Israeli Scientists Freeze Water By Warming It
ccktech writes "As reported by NPR and Chemistry world, the journal Science has a paper by David Ehre, Etay Lavert, Meir Lahav, and Igor Lubomirsky [note: abstract online; payment required to read the full paper] of Israel's Weizmann Institute, who have figured out a way to freeze pure water by warming it up. The trick is that pure water has different freezing points depending on the electrical charge of the surface it resides on. They found out that a negatively charged surface causes water to freeze at a lower temperature than a positively charged surface. By putting water on the pyroelectric material Lithium Tantalate, which has a negative charge when cooler but a positive change when warmer; water would remain a liquid down to -17 degrees C., and then freeze when the substrate and water were warmed up and the charge changed to positive, where water freezes at -7 degrees C."

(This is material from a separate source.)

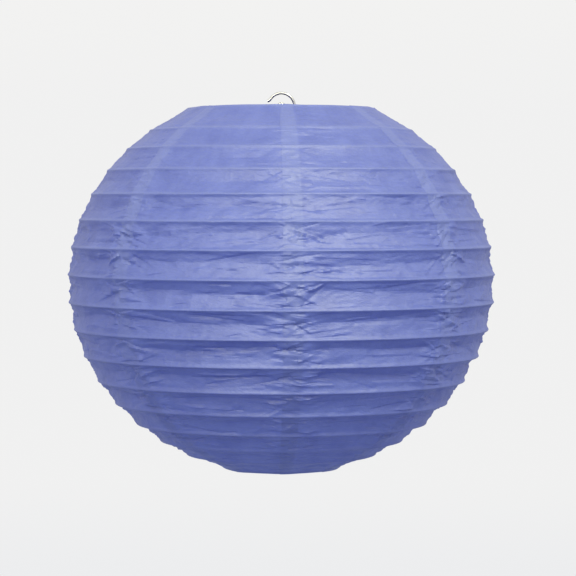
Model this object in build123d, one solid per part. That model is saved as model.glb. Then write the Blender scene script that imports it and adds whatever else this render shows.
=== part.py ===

It's not quite Hell, but it's an impressive step in that direction...
By reading the title only, I thought the overflow-bug of water was finally found.

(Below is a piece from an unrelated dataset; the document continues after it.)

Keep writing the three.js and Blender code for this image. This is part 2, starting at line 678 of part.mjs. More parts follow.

An Australian from Mitta Mitta who failed a dowsing test claimed that he only failed because the water was "electrically charged wrong".

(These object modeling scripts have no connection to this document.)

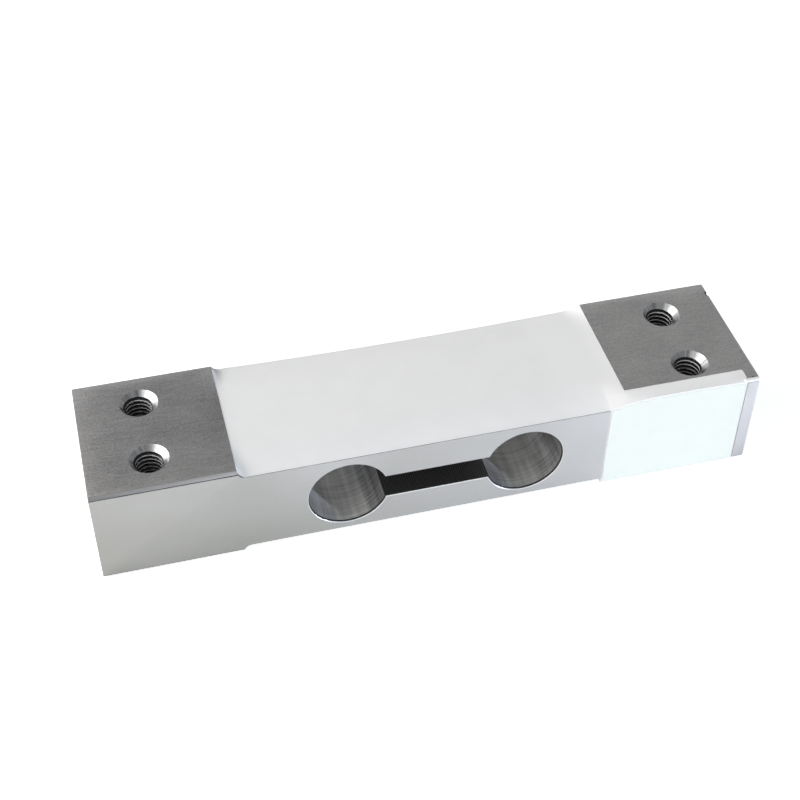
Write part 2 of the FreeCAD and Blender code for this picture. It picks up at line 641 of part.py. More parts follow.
left_meniscus = meniscus("left_meniscus", "-", "Sizes.left_meniscus_length")
right_meniscus = meniscus("right_meniscus", "", "Sizes.right_meniscus_length")
relief_space = new_body("relief_space")
space_outline = sketch_on(relief_space, "space_outline", "XZ_Plane")
draw_outline(space_outline, relief_corners(), relief_ends)
pad(relief_space, "space", space_outline, "Sizes.beam_width", "Symmetric")
pocket_column = new_body("pocket_column")
column_outline = sketch_on(pocket_column, "column_outline", "XY_Plane")
draw_outline(column_outline, pocket_corners(), POCKET_ARCS)
pad(pocket_column, "column", column_outline, "4 * Sizes.beam_height", "Symmetric")


def combine(kind, name, **links):
    """Boolean of the kind named, with its operands."""
    result = doc.addObject(kind, name)
    result.Label = name
    for link, value in links.items():
        setattr(result, link, value)
    return result


poured = combine("Part::MultiFuse", "poured_silicone", Shapes=[layer, left_meniscus, right_meniscus])
in_relief = combine("Part::MultiCommon", "silicone_in_relief", Shapes=[poured, relief_space])
top_fill = combine("Part::Cut", "top_fill", Base=in_relief, Tool=pocket_column)
top_inside = combine("Part::Compound", "top_inside", Links=embedded["top"])
top_potting = combine("Part::Cut", "top_potting", Base=top_fill, Tool=top_inside)

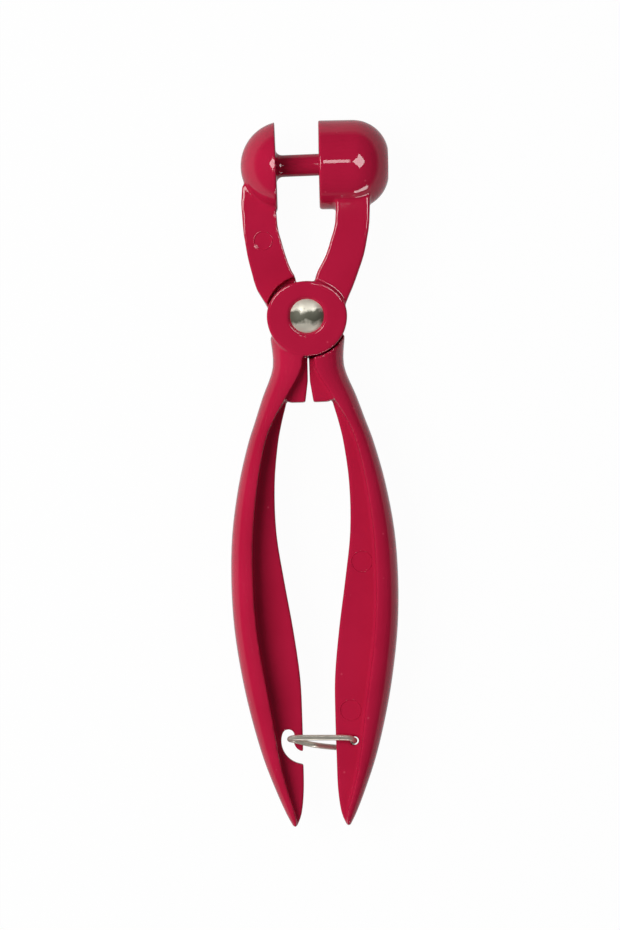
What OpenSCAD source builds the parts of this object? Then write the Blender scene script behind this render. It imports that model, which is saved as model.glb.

http://video.google.com/videoplay?docid=4694530584288972114
Obviously Chemists are more nationalistic than Physicists...
Sure, but do you really want your water pipes freezing in the summer instead?
One of these guys managed to turn water into wine 2000 years ago...
You clearly must be an American, since you compare beer to water. Over here in the old world, we know there is a difference by the taste for one.
MMO Quests are like orgasms:
You may solo them, I prefer them in a group.
Wait until you see tommorow's story: American Slashdot Editors Add Superfluous Words When The Title is too Small.
A pyroelectric lithium tantalate ice cube tray? In animal shapes?
You are welcome on my lawn.
Yeah, we don't appreciate Apple products over here.
My Starcraft 2 Blog
Hmm, water ice that is stable at a higher temperature than liquid water? Can anyone say ice-9?